## EXERCISE
Reproduce the first line and every line after it, exactly, through the one containing "smooth_steps = 180". Leave out the rest.
[Begin]
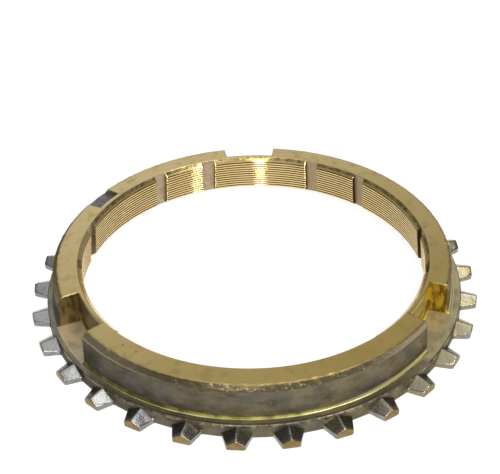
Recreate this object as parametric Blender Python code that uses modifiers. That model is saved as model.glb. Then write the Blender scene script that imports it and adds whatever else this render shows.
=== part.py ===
# Synchronizer ring of a car gearbox, cast and machined from one piece of brass.
# It lies on its toothed face: z = 0 is the face towards the gear, +Z points to the hub.
# The middle of the first strut notch is at +Y, and the ring's axis is the Z axis.

import math

import bmesh
import bpy
from mathutils import Matrix, Vector

# Sizes in metres, angles in degrees

ring_height = 0.0077
smooth_steps = 180

# Bore: a cone that grips the gear, chamfered at the hub end and relieved by a flat taper below
throat_radius = 0.0275
cone_half_angle = 7.0
bore_chamfer_width = 0.00072
bore_chamfer_drop = 0.00075
relief_width = 0.0024
relief_height = 0.0013

# Collar: the plain wall above the flange, measured from the wide end of the cone
collar_thickness = 0.00403
collar_draft_angle = 4.0
collar_chamfer_width = 0.0005
collar_chamfer_drop = 0.0008
foot_fillet_radius = 0.0005
fillet_steps = 4

# Flange that carries the teeth
flange_height = 0.0022
flange_overhang = 0.0015
flange_draft_angle = 3.0

# Teeth: a roof of two slanted faces with its ridge along the radius, narrow and blunted at the tip
tooth_count = 30
tooth_turn = -5.2
tooth_length = 0.0024
tooth_tip_width = 0.00255
tooth_tip_bevel = 0.0002
tooth_seat_width = 0.0049
tooth_seat_depth = 0.0008
ridge_step = 0.0001
ridge_fall = 0.00035
tip_shoulder_height = 0.001
seat_shoulder_height = 0.00065

# Strut notches, which leave a thin web of the collar on the bore side
notch_count = 3
notch_angle = 16.8
notch_web = 0.0007
notch_corner = 0.0003

# Oil grooves along the cone, in pairs
groove_pairs = 6
groove_turn = 15.8
groove_pair_angle = 20.0
groove_width = 0.0022
groove_depth = 0.00075

# Shallow slot in the hub face, about half-way between two notches
slot_turn = 59.2
slot_angle = 10.1
slot_depth = 0.0009
slot_lip = 0.0007

# How far a cutter runs past the face it opens
clearance = 0.001

brass_color = (0.51, 0.37, 0.15, 1.0)
brass_roughness = 0.38

cone_slope = math.tan(math.radians(cone_half_angle))
throat_height = ring_height - bore_chamfer_drop
bore_edge_radius = throat_radius + bore_chamfer_width
cone_mouth_radius = throat_radius + cone_slope * (throat_height - relief_height)
collar_foot_radius = cone_mouth_radius + collar_thickness
collar_chamfer_height = ring_height - collar_chamfer_drop
flange_radius = collar_foot_radius + flange_overhang
tip_radius = flange_radius + tooth_length
seat_radius = flange_radius - tooth_seat_depth
ridge_height = flange_height - ridge_step
first_notch = 90.0


def cone_radius(height):
    return throat_radius + cone_slope * (throat_height - height)


def collar_radius(height):
    lean = math.tan(math.radians(collar_draft_angle))
    return collar_foot_radius - lean * (height - flange_height)


def new_collection(name):
    collection = bpy.data.collections.new(name)
    bpy.context.scene.collection.children.link(collection)
    return collection


def new_object(name, build, collection):
    mesh = bpy.data.meshes.new(name)
    build.to_mesh(mesh)
    build.free()
    made = bpy.data.objects.new(name, mesh)
    collection.objects.link(made)
    return made


def new_cutter(name, build, collection):
    bmesh.ops.recalc_face_normals(build, faces=build.faces)
    cutter = new_object(name, build, collection)
    cutter.hide_render = True
    cutter.display_type = "WIRE"
    return cutter


def add_boolean(body, cutter, operation):
    joint = body.modifiers.new(cutter.name, "BOOLEAN")
    joint.operation = operation
    joint.solver = "EXACT"
    joint.object = cutter


# The ring's section as (radius, height): down its outer side, in along the base, up the bore
def ring_section():
    section = [
        (collar_radius(collar_chamfer_height) - collar_chamfer_width, ring_height),
        (collar_radius(collar_chamfer_height), collar_chamfer_height),
    ]
    fillet = min(foot_fillet_radius, 0.8 * flange_overhang)
    centre = (collar_radius(flange_height + fillet) + fillet, flange_height + fillet)
    for step in range(fillet_steps + 1):
        turn = math.radians(90 * step / fillet_steps)
        section.append((centre[0] - fillet * math.cos(turn), centre[1] - fillet * math.sin(turn)))
    flange_lean = math.tan(math.radians(flange_draft_angle)) * flange_height
    section += [
        (flange_radius - flange_lean, flange_height),
        (flange_radius, 0.0),
        (cone_mouth_radius + relief_width, 0.0),
        (cone_mouth_radius, relief_height),
        (throat_radius, throat_height),
        (bore_edge_radius, ring_height),
    ]
    return section


def make_ring_blank(collection):
    build = bmesh.new()
    points = [build.verts.new((radius, 0.0, height)) for radius, height in ring_section()]
    for start, end in zip(points, points[1:] + points[:1]):
        build.edges.new((start, end))
    blank = new_object("synchronizer_ring", build, collection)
    turned = blank.modifiers.new("turned", "SCREW")
    turned.axis = "Z"
    turned.steps = smooth_steps
    turned.render_steps = smooth_steps
    turned.use_merge_vertices = True
    turned.merge_threshold = 0.00001
    return blank


# A house-shaped section across a tooth: flat base, two upright sides and two roof faces
def tooth_section(build, radius, bevel=0.0):
    along = (radius - seat_radius) / (tip_radius - seat_radius)
    half = (tooth_seat_width + (tooth_tip_width - tooth_seat_width) * along) / 2 - bevel
    shoulder = seat_shoulder_height + (tip_shoulder_height - seat_shoulder_height) * along
    ridge = ridge_height - ridge_fall * along
    corners = [(-half, 0.0), (half, 0.0), (half, shoulder), (0.0, ridge), (-half, shoulder)]
    return [build.verts.new((radius, across, height)) for across, height in corners]


def make_teeth(collection):
    build = bmesh.new()
    for tooth in range(tooth_count):
        seat = tooth_section(build, seat_radius)
        neck = tooth_section(build, tip_radius - tooth_tip_bevel)
        tip = tooth_section(build, tip_radius, tooth_tip_bevel)
        build.faces.new(reversed(seat))
        build.faces.new(tip)
        for inner, outer in ((seat, neck), (neck, tip)):
            for side in range(len(inner)):
                after = (side + 1) % len(inner)
                build.faces.new((inner[side], inner[after], outer[after], outer[side]))
        turn = math.radians(first_notch + tooth_turn + 360 * tooth / tooth_count)
        bmesh.ops.rotate(build, verts=seat + neck + tip, matrix=Matrix.Rotation(turn, 3, "Z"))
    return new_cutter("teeth", build, collection)


# A cutter swept round the axis: its outline, as (radius, height), turned through an angle
def sector_cutter(name, outline, middle, angle, steps, collection):
    build = bmesh.new()
    start = math.radians(middle - angle / 2)
    corners = [build.verts.new((radius, 0.0, height)) for radius, height in outline]
    build.faces.new(corners)
    bmesh.ops.rotate(build, verts=corners, matrix=Matrix.Rotation(start, 3, "Z"))
    bmesh.ops.spin(
        build,
        geom=build.verts[:] + build.edges[:] + build.faces[:],
        axis=(0, 0, 1),
        angle=math.radians(angle),
        steps=steps,
    )
    return new_cutter(name, build, collection)


def cut_notches(ring, collection):
    web_radius = cone_radius(flange_height) + notch_web
    outside = flange_radius + clearance
    outline = [
        (web_radius, ring_height + clearance),
        (web_radius, flange_height + notch_corner),
        (web_radius + notch_corner, flange_height),
        (outside, flange_height),
        (outside, ring_height + clearance),
    ]
    for notch in range(notch_count):
        middle = first_notch + 360 * notch / notch_count
        cutter = sector_cutter(f"notch_{notch + 1}", outline, middle, notch_angle, 6, collection)
        add_boolean(ring, cutter, "DIFFERENCE")


def cut_slot(ring, collection):
    floor = ring_height - slot_depth
    lip_radius = bore_edge_radius + slot_lip
    outside = flange_radius + clearance
    top = ring_height + clearance
    outline = [(lip_radius, top), (lip_radius, floor), (outside, floor), (outside, top)]
    middle = first_notch + slot_turn
    cutter = sector_cutter("slot", outline, middle, slot_angle, 4, collection)
    add_boolean(ring, cutter, "DIFFERENCE")


# Each groove is a box laid along the cone: its outer face is the groove's floor
def cut_grooves(ring, collection):
    build = bmesh.new()
    length = 2 * (ring_height + clearance)
    reach = 2 * groove_depth + bore_chamfer_width
    lean = Matrix.Rotation(math.radians(-cone_half_angle), 4, "Y")
    size = Matrix.Diagonal((reach, groove_width, length, 1.0))
    middle_height = ring_height / 2
    shift = Matrix.Translation(Vector((groove_depth - reach / 2, 0.0, 0.0)))
    place = Matrix.Translation(Vector((cone_radius(middle_height), 0.0, middle_height)))
    for pair in range(groove_pairs):
        for side in (0, 1):
            degrees = first_notch + groove_turn + groove_pair_angle * side + 360 * pair / groove_pairs
            turn = Matrix.Rotation(math.radians(degrees), 4, "Z")
            bmesh.ops.create_cube(build, size=1.0, matrix=turn @ place @ lean @ shift @ size)
    add_boolean(ring, new_cutter("grooves", build, collection), "DIFFERENCE")


def make_brass():
    brass = bpy.data.materials.new("brass")
    brass.use_nodes = True
    shader = brass.node_tree.nodes["Principled BSDF"]
    shader.inputs["Base Color"].default_value = brass_color
    shader.inputs["Roughness"].default_value = brass_roughness
    shader.inputs["Metallic"].default_value = 1.0
    return brass


# Replaces the modifiers by their result, shaded smooth between its sharp edges
def settle(ring):
    shape = ring.evaluated_get(bpy.context.evaluated_depsgraph_get())
    mesh = bpy.data.meshes.new_from_object(shape)
    ring.modifiers.clear()
    ring.data = mesh
    mesh.shade_smooth()
    mesh.set_sharp_from_angle(angle=math.radians(25))


for old in list(bpy.data.objects):
    bpy.data.objects.remove(old)

parts = new_collection("synchronizer ring")
cutters = new_collection("cutters")

synchronizer_ring = make_ring_blank(parts)
synchronizer_ring.data.materials.append(make_brass())
cut_notches(synchronizer_ring, cutters)
cut_slot(synchronizer_ring, cutters)
add_boolean(synchronizer_ring, make_teeth(cutters), "UNION")
cut_grooves(synchronizer_ring, cutters)
settle(synchronizer_ring)
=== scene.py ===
# Looks of the synchronizer ring: its fine surface, its finishes, the floor, the light and the camera
import math

import bmesh
import bpy
import numpy as np
from mathutils import Matrix, Vector


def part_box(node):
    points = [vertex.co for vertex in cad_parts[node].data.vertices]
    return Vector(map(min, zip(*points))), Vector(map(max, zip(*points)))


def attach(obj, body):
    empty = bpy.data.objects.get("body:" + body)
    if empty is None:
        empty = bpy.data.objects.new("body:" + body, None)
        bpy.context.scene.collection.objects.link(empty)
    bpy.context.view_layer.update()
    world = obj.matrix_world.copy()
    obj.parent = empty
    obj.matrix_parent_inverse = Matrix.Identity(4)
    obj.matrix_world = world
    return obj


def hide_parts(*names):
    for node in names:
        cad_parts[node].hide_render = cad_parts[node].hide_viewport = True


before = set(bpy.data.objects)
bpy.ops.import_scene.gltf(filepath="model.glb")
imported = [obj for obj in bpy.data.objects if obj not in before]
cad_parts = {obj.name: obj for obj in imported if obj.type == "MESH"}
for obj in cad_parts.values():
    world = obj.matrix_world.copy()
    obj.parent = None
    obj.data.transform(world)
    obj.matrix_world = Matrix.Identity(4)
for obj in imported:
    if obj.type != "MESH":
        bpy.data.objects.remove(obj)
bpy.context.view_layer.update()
nodeName = "synchronizer_ring"
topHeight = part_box(nodeName)[1].z
mm = 0.001
print("frame loaded")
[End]
## TASK RESULT
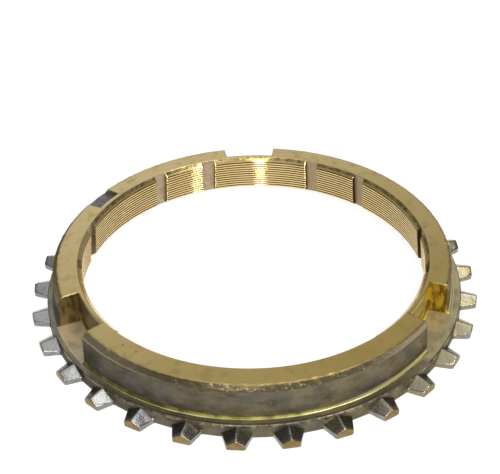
Recreate this object as parametric Blender Python code that uses modifiers. That model is saved as model.glb. Then write the Blender scene script that imports it and adds whatever else this render shows.
=== part.py ===
# Synchronizer ring of a car gearbox, cast and machined from one piece of brass.
# It lies on its toothed face: z = 0 is the face towards the gear, +Z points to the hub.
# The middle of the first strut notch is at +Y, and the ring's axis is the Z axis.

import math

import bmesh
import bpy
from mathutils import Matrix, Vector

# Sizes in metres, angles in degrees

ring_height = 0.0077
smooth_steps = 180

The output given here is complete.